The single-family home, which for decades has been a symbol of the middle-class dream in Canada, will become less available with the recent new housing legislation the Province of British Columbia is introducing.
“B.C. isn’t building enough small-scale multi-unit homes that fit into existing neighbourhoods and give people more housing options that are within reach. That’s why we’re taking action to fix zoning problems and deliver more homes for people, faster.” – said Premier David Eby.
New zoning rules will transform B.C.’s single-family neighbourhoods and will lead to a dramatic densification of suburbs and the semi-rural cities and towns by delivering more small-scale, multi-unit housing for people, including townhomes, triplexes and laneway homes, and will replace outdated zoning rules.
The New Bill
In Vancouver, single-family neighbourhoods have been transforming over the past 20 years. While houses have often included basement suites, it was not until 2004 that the city amended its bylaws to legalize them.

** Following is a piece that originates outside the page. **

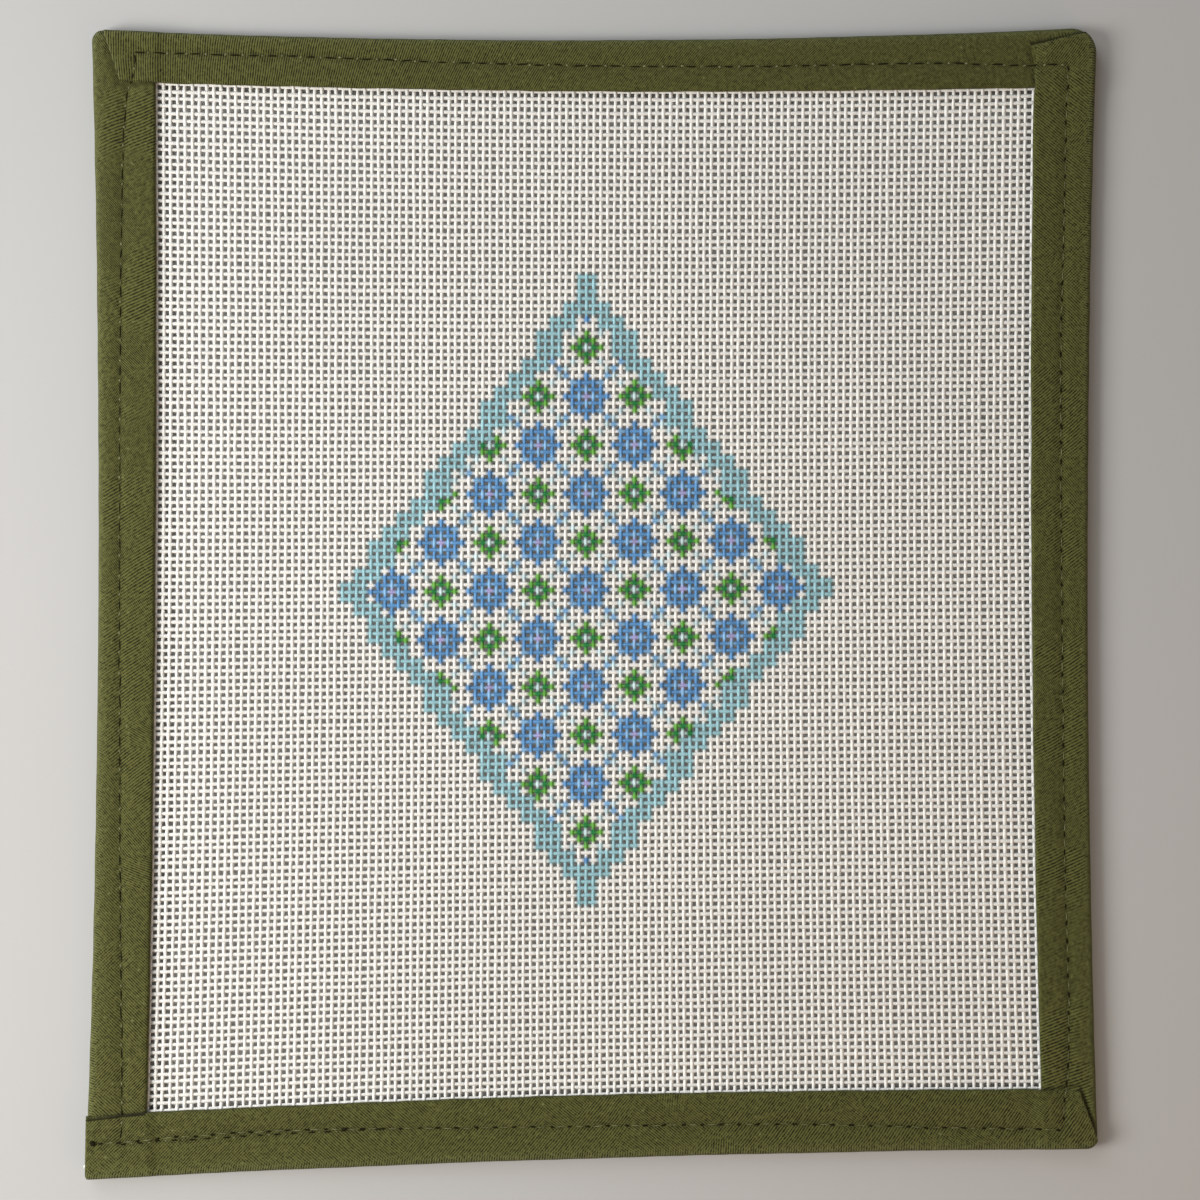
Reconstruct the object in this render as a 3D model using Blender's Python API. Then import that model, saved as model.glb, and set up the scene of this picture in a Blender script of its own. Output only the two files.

In 2009, Vancouver again amended its single-family zoning bylaws to allow laneway homes to be built on many lots. Since then, it is estimated that approximately 5,400 have been built.
Consequently, it has been possible to build three dwellings on a single-family lot: the main house, a basement suite, and a laneway house. However, basement suites and laneway houses could not be sold separately from the main house. They had to be rentals, although lawyers and financial institutions discovered a way to allow some laneway houses to be sold through Tenancy in Common agreements.
In September, Vancouver City Council approved new zoning bylaw changes to allow ‘multiplexes’ on single-family lots. It also simplified regulations for all RS, or single-family zones.
Bits of History
In most areas within municipalities of more than 5,000 people, these changes will require bylaws to allow for:
- Three to four units permitted on lots currently zoned for single-family or duplex use, depending on lot size;
- Six units permitted on larger lots currently zoned for single-family or duplex use and close to transit stops with frequent service.
- In addition, one secondary suite or laneway home will also be permitted.
Phasing Out Public Hearings
Zoning barriers and layers of regulations have also slowed down the delivery of housing, making people go through long, complicated processes to build much-needed housing in communities. One-off public hearings for rezonings to be replaced with more opportunities for community involvement during official community plan updates. Phasing out public hearings for housing projects will also apply to mixed-use projects where just 50% of the project involves housing. This is great news for developers.
Oriented Development Areas
Proposed legislation will require municipalities to designate Transit Oriented Development Areas (TOD Areas) near transit hubs. These TOD Areas are defined as land within 800 meters of a rapid transit station (e.g., SkyTrain station) and within 400 meters of a bus exchange where passengers transfer from one route to another (e.g., Commercial-Broadway Exchange). This is expected to bring over 100,000 additional homes in the next 10 years.
The province is stepping in during the implementation by providing resources, including $51 million for local governments to meet new density zoning requirements and $10 million for the Local Government Development Approvals Program.
In The Meantime
While details on the policy’s impact are pending, we are eager to understand its role in promoting affordable housing and fostering development. Local governments will be expected to update their bylaws to accommodate the new zoning requirements by the end of June next year (2024).